Need Prometheus to see your Workers metrics? Run an exporter that polls Cloudflare’s GraphQL API. Only use Pushgateway for genuinely ephemeral batch jobs, not for ongoing Worker traffic.

Need zero added response latency? WAE’s non-blocking writes are the safest choice. If you must call an external API, use ctx.waitUntil() with small payloads, and accept the 30-second cap.

Want a hosted dashboard without managing WAE queries or Prometheus? An API-first metrics service with a JavaScript client for counters and histograms can get you from code to dashboard in minutes instead of hours.

Planning to use OpenTelemetry metrics? Wait. Cloudflare supports OTel logs and traces, but not metrics export yet. Build on WAE or an external API today and migrate when OTel metrics support ships.

Beyond Metrics: Building Observable Workers

Instrumenting Cloudflare Workers with counters and histograms is the foundation, but it’s not the whole picture. Counters tell you what happened. Histograms tell you how long things took. Combine them with structured logs and traces (both supported via OTel export) for full observability.

The patterns in this guide, writing to WAE, using Tail Workers for aggregation, and flushing via waitUntil, apply beyond just counters and histograms. They’re the same primitives you’ll use for any custom telemetry in Workers’ short-lived runtime.

For teams that want to ship metrics quickly without assembling a pipeline from scratch, Distlang Metrics provides an API-first serverless metrics service with a JavaScript client, built-in flush and buffering semantics for Workers, and a hosted dashboard. The free tier includes 500k rows per month, which is enough to validate your instrumentation approach before scaling up.

If you’re exploring how reusable capabilities like metrics, storage, and auth can simplify distributed apps, the helpers and layers model behind Distlang is worth a look.

Frequently Asked Questions

Can I use OpenTelemetry to export counters and histograms from Cloudflare Workers?

Not yet. Cloudflare supports exporting logs and traces via OpenTelemetry, but metrics export is explicitly unsupported as of April 2026. Use Workers Analytics Engine or an external metrics API for now.

Do I need ctx.waitUntil() to write metrics to Workers Analytics Engine?

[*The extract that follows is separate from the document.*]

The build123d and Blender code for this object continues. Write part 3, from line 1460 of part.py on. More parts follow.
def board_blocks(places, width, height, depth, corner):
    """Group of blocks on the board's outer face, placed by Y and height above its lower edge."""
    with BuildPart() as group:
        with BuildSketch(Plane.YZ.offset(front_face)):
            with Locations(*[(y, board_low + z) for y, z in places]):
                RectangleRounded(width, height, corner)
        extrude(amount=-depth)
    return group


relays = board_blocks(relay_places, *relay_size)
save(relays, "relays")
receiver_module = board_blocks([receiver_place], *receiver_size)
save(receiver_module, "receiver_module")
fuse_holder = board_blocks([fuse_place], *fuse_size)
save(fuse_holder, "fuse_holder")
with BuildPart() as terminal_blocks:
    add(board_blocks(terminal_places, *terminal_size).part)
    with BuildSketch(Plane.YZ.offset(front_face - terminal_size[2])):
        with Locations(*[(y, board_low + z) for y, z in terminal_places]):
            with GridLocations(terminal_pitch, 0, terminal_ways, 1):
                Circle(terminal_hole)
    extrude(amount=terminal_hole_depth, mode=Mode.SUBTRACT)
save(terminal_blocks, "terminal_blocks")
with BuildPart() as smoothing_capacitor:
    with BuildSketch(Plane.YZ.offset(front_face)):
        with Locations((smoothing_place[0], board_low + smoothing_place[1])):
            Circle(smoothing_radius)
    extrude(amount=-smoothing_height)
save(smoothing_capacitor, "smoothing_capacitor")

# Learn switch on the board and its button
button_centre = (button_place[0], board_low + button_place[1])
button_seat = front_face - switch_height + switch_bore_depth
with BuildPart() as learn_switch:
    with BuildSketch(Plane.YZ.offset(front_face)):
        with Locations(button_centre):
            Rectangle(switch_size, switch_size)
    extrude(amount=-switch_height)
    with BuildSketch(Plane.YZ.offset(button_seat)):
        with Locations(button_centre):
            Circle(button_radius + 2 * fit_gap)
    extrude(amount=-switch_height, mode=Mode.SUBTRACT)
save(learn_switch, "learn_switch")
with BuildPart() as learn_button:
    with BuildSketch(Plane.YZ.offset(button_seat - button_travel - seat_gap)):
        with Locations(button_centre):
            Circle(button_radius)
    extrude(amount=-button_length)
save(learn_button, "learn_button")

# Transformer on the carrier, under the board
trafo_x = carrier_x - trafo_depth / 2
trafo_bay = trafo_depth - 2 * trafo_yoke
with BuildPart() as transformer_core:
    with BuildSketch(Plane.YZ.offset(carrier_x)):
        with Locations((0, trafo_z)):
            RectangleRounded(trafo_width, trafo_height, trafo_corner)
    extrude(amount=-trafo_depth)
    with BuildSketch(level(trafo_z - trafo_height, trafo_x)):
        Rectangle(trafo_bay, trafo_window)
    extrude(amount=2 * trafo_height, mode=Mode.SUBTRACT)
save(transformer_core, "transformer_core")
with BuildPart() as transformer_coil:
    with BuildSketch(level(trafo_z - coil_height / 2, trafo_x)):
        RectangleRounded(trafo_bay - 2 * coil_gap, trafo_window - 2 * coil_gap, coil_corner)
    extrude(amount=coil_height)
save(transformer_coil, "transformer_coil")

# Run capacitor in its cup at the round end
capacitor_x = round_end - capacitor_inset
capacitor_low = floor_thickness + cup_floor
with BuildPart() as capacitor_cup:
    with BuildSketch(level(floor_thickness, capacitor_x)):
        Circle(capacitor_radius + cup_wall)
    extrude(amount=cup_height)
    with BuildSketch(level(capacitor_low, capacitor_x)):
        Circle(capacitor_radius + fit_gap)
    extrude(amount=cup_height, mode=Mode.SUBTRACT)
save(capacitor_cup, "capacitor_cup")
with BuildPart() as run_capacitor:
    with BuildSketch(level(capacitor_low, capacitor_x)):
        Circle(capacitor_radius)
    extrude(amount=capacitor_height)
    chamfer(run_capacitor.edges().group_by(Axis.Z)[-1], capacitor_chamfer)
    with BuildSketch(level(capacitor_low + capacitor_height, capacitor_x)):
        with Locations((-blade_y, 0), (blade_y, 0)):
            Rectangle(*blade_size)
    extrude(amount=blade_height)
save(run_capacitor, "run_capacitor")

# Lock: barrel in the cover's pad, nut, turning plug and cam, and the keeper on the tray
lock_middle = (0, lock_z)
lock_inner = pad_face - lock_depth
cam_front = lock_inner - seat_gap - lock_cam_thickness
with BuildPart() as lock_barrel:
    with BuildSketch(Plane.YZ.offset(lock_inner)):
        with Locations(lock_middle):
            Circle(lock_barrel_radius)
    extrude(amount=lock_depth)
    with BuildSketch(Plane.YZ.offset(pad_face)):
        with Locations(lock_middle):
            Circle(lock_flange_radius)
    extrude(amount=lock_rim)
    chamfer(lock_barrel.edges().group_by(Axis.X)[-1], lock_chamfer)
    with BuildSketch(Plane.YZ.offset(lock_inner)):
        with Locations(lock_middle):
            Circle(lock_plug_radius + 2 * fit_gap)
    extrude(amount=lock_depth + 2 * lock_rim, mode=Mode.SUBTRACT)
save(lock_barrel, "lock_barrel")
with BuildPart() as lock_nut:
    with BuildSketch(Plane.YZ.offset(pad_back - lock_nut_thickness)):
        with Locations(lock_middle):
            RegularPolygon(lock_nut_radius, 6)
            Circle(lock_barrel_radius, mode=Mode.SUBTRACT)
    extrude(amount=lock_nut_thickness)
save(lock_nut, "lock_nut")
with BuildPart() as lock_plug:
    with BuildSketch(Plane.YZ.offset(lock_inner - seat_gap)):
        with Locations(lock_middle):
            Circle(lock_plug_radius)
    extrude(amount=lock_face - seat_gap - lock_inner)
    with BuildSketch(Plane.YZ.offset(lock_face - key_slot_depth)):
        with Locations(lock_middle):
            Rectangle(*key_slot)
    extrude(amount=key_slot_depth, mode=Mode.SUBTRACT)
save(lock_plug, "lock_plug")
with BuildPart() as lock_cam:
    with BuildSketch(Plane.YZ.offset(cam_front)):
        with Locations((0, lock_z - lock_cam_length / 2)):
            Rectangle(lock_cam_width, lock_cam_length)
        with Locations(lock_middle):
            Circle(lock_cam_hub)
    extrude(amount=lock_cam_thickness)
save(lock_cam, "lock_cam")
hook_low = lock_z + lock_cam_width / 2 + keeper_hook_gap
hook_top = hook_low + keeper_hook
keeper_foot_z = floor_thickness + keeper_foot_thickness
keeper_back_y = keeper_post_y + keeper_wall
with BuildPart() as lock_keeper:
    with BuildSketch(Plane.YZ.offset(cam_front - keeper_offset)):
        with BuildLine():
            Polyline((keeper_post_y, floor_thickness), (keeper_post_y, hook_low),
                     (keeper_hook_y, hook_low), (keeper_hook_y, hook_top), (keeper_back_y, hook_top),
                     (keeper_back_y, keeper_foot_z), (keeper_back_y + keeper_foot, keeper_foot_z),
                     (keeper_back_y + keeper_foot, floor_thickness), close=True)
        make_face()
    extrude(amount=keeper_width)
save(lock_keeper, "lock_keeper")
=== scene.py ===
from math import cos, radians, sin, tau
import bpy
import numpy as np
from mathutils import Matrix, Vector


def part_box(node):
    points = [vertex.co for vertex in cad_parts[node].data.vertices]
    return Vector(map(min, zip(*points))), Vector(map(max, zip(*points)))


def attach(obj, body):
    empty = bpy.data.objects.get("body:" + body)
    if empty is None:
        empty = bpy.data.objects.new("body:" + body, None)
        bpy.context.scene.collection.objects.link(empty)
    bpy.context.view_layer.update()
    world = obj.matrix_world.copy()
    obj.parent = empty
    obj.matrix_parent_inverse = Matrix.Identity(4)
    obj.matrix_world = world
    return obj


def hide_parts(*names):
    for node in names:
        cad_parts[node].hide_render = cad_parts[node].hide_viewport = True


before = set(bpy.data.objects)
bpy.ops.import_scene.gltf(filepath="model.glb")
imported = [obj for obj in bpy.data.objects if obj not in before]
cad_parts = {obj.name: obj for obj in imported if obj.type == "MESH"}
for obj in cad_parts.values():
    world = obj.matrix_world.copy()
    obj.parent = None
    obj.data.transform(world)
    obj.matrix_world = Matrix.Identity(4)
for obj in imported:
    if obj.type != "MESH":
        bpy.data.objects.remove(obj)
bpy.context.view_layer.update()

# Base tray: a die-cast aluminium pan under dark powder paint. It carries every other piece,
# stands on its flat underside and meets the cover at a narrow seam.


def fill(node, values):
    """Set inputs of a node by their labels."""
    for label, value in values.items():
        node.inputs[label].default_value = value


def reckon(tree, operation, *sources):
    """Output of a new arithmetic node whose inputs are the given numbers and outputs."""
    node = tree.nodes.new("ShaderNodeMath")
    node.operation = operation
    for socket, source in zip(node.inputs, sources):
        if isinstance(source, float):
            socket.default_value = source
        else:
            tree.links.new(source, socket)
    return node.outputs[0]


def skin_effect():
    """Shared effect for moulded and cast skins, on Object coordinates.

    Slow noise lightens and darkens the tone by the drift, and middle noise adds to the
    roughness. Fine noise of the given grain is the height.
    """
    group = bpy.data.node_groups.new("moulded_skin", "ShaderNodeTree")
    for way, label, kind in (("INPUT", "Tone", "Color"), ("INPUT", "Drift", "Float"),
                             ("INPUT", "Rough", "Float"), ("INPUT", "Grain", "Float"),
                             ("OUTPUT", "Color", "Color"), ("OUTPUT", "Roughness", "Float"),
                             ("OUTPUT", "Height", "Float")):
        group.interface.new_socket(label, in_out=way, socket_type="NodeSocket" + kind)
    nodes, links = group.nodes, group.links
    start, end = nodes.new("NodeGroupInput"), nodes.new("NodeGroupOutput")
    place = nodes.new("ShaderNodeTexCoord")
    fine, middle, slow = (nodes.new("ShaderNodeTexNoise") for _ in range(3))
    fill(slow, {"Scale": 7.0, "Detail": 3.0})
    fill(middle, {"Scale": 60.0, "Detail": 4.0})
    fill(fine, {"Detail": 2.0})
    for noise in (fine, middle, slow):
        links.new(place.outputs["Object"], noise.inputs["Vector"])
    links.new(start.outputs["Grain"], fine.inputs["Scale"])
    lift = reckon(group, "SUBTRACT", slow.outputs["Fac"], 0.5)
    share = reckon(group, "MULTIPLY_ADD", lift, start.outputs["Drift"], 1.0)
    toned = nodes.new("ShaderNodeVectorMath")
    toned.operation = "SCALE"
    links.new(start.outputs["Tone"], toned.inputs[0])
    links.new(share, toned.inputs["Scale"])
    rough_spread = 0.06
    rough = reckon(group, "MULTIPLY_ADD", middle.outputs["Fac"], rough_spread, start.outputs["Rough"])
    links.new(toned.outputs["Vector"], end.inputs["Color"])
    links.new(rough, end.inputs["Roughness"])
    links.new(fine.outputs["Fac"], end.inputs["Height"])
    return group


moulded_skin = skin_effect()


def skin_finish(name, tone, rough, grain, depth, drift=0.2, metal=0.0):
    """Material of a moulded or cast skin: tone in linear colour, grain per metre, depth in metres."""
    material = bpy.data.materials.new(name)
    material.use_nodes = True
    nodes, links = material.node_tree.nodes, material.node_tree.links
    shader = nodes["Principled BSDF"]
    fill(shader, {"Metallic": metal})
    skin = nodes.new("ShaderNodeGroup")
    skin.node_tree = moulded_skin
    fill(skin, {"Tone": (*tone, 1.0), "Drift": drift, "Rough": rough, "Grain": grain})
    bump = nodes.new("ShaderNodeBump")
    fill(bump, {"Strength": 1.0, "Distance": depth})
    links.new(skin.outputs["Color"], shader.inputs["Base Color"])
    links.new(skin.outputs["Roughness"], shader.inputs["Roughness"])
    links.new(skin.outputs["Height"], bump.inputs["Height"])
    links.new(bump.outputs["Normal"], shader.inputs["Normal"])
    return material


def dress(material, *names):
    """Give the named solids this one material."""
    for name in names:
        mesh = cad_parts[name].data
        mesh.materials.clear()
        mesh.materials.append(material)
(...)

No. WAE writes are non-blocking, so they complete without extending the Worker’s lifetime. The WAE documentation confirms this. You only need ctx.waitUntil() if you’re making HTTP calls to external metrics services.

What happens if my waitUntil task exceeds 30 seconds?

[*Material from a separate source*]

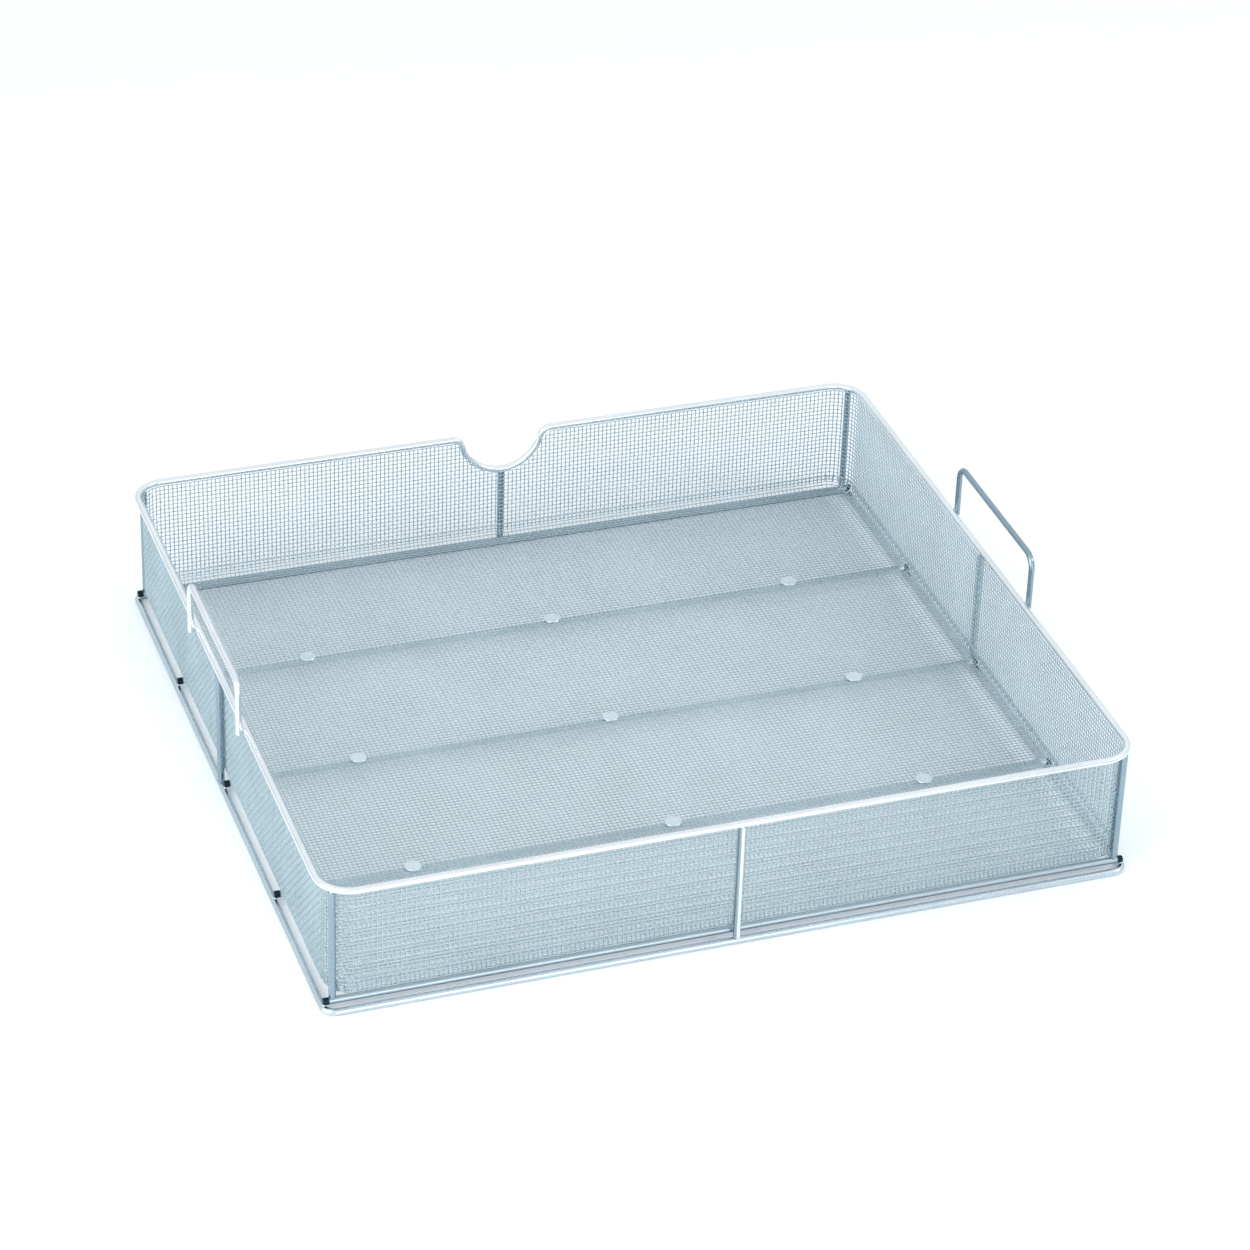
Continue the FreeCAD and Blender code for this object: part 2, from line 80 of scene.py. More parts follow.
class BasketSizes(bpy.types.PropertyGroup):
    """Sizes of the wires and of the cloth."""

    width: length("Width", "Over the long rim wires, left to right", 0.460)
    depth: length("Depth", "Over the short rim wires, front to back", 0.430)
    height: length("Height", "From the ground to the top of the rim", 0.080)
    frame_wire: length("Frame wire", "Diameter of the rim, base, rod and post wires", 0.004)
    handle_wire: length("Handle wire", "Diameter of the handle wires", 0.0035)
    rim_corner: length("Rim corner", "Bend of the rim's centreline", 0.018)
    base_corner: length("Base corner", "Bend of the base wire's centreline", 0.007)
    notch_depth: length("Notch depth", "How far the back rim dips", 0.0246)
    notch_bowl: length("Notch bowl", "Bend at the bottom of the notch", 0.0255)
    notch_shoulder: length("Notch shoulder", "Bend beside the notch", 0.007)
    handle_spread: length("Handle spread", "Between the legs of a handle", 0.107)
    handle_rise: length("Handle rise", "From the rim to the top of a handle", 0.030)
    handle_bend: length("Handle bend", "Bend between a leg and the grip", 0.008)
    handle_lap: length("Handle lap", "How far a leg runs down beside the rim", 0.005)
    rod_spacing: length("Rod spacing", "Between the inner base rods", 0.109)
    post_shift: length("Post shift", "Side posts behind the middle rod", 0.006)
    cloth: length("Cloth", "Thickness of the woven cloth", 0.0011)
    cloth_wire: length("Cloth wire", "Diameter of the wires of the cloth", 0.0007)
    cloth_pitch: length("Cloth pitch", "From wire to wire of the cloth", 0.0026)
    cloth_lift: length("Cloth lift", "How far a woven wire rises and falls", 0.00019)
    fold_radius: length("Fold radius", "Fold between the floor and its lip", 0.0035)
    lip_rise: length("Lip rise", "Height of the lip above the fold", 0.005)
    ridge_rise: length("Ridge rise", "From the core of the cloth to its face", 0.0003)
    spot_diameter: length("Spot diameter", "Width of a weld spot on the floor", 0.010)
    spot_spread: length("Spot spread", "Between weld spots along a rod", 0.150)
    spot_thickness: length("Spot thickness", "Height of a weld spot", 0.0004)


class BasketColours(bpy.types.PropertyGroup):
    """Colours and gloss of the steel and of the studio."""

    # On the left handle this bright steel is painted light, set against the painted shade of the
    # right handle.
    wire: colour("Wire", "Bright steel of the rim and the left handle", (0.84, 0.87, 0.89))
    base: colour("Base", "Steel of the base wire", (0.60, 0.68, 0.73))
    # The rod colours are painted shade: the rods are darkened for the shade under the cloth, the
    # edge rods most, for the shade at the fold.
    edge_rod: colour("Edge rod", "Steel of the first and the last rod, darkened as painted shade", (0.44, 0.52, 0.57))
    inner_rod: colour("Inner rod", "Steel of the rods under the floor, darkened as painted shade", (0.66, 0.74, 0.78))
    # The post colour is painted shade: the posts and the right handle are the rim's steel,
    # darkened.
    post: colour("Post", "Steel of the posts and the right handle, darkened as painted shade", (0.31, 0.40, 0.46))
    # Painted shade at the rod ends, where they run under the wall and the rim.
    painted_end_shade: colour("Painted shade at the rod ends", "Dark tint at the cut ends of the rods", (0.016, 0.032, 0.045))
    cloth: colour("Cloth", "Steel of the woven cloth", (0.60, 0.715, 0.765))
    weld: colour("Weld", "Steel of the welds", (0.68, 0.76, 0.80))
    ground: colour("Ground", "Studio floor", (0.94, 0.96, 0.975))
    wire_roughness: share("Wire roughness", "Roughness of the bright wires", 0.20)
    base_roughness: share("Base roughness", "Roughness of the base wire", 0.24)
    post_roughness: share("Post roughness", "Roughness of the wires darkened as painted shade", 0.28)
    rod_roughness: share("Rod roughness", "Roughness of the cross rods", 0.35)
    cloth_roughness: share("Cloth roughness", "Roughness of the cloth wires", 0.34)
    weld_roughness: share("Weld roughness", "Roughness of the welds", 0.30)


def sizes():
    return bpy.context.scene.basket_sizes


def colours():
    return bpy.context.scene.basket_colours


# Meshes from swept rings


class Sweeps:
    """Gathers tubes and closes them into one mesh."""

    def __init__(self):
        self.vertices = []
        self.polygons = []
        self.count = 0

    def add_rings(self, rings, closed=False):
        """Joins rings of vertices, an array of ring by side by 3, into one tube."""
        number, sides, _ = rings.shape
        index = np.arange(number * sides).reshape(number, sides) + self.count
        ahead = np.roll(index, -1, axis=0) if closed else index[1:]
        here = index if closed else index[:-1]
        corners = (here, np.roll(here, -1, axis=1), np.roll(ahead, -1, axis=1), ahead)
        self.polygons.append(np.stack(corners, axis=-1).reshape(-1, 4))
        if not closed:
            self.polygons.append(index[:1, ::-1])
            self.polygons.append(index[-1:])
        self.vertices.append(rings.reshape(-1, 3))
        self.count += number * sides

    def piece(self, name, material, sharp=None):
        mesh = bpy.data.meshes.new(name)
        vertices = np.concatenate(self.vertices)
        mesh.vertices.add(len(vertices))
        mesh.vertices.foreach_set("co", vertices.astype(np.float32).ravel())
        corners = np.concatenate([polygons.ravel() for polygons in self.polygons])
        widths = np.concatenate([np.full(len(p), p.shape[1]) for p in self.polygons])
        starts = np.concatenate(((0,), np.cumsum(widths)[:-1]))
        mesh.loops.add(len(corners))
        mesh.loops.foreach_set("vertex_index", corners.astype(np.int32))
        mesh.polygons.add(len(widths))
        mesh.polygons.foreach_set("loop_start", starts.astype(np.int32))
        mesh.polygons.foreach_set("use_smooth", np.ones(len(widths), dtype=bool))
        mesh.update(calc_edges=True)
        mesh.validate()
        if sharp is not None:
            mesh.set_sharp_from_angle(angle=sharp)
        return finish_piece(name, mesh, material)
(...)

It gets canceled. All waitUntil tasks share a 30-second budget after the response is sent. If you need guaranteed delivery of metrics, write to a Cloudflare Queue instead and process the data asynchronously.

How many labels should I use on my Workers metrics?

Two to three on hot paths. Use normalized values like route pattern and status class. Avoid unbounded labels like raw URLs or user IDs. If you need high-cardinality analysis, WAE’s blob fields and SQL queries handle that better than label-based time series.

Should I use Prometheus Pushgateway for Workers metrics?

Probably not. The Prometheus project discourages Pushgateway for general service metrics. It’s designed for short-lived batch jobs. For Workers, use an exporter that polls Cloudflare’s GraphQL API, or write to WAE and query with SQL.

How do I choose histogram bucket boundaries for latency metrics?

Start with your SLO thresholds. If you need 95% of requests under 300ms, place explicit boundaries around that value (e.g., 50, 100, 200, 300, 400, 800, 1200ms). In WAE, you define buckets at query time in SQL, so you can adjust boundaries without redeploying your Worker.

Does wall time in the Cloudflare dashboard include background work?

Yes. Wall time per execution includes time spent in waitUntil handlers. This means metric flushes and background API calls show up in your wall time even though the user received their response much earlier.

What’s the difference between using WAE directly and using a Tail Worker?

Direct WAE writes are simpler: one line of code in your fetch handler. Tail Workers let you separate instrumentation logic from your application, aggregate events before writing, and avoid any coupling between metrics and response latency. Use Tail Workers when your instrumentation logic is complex or when you want a centralized aggregation layer.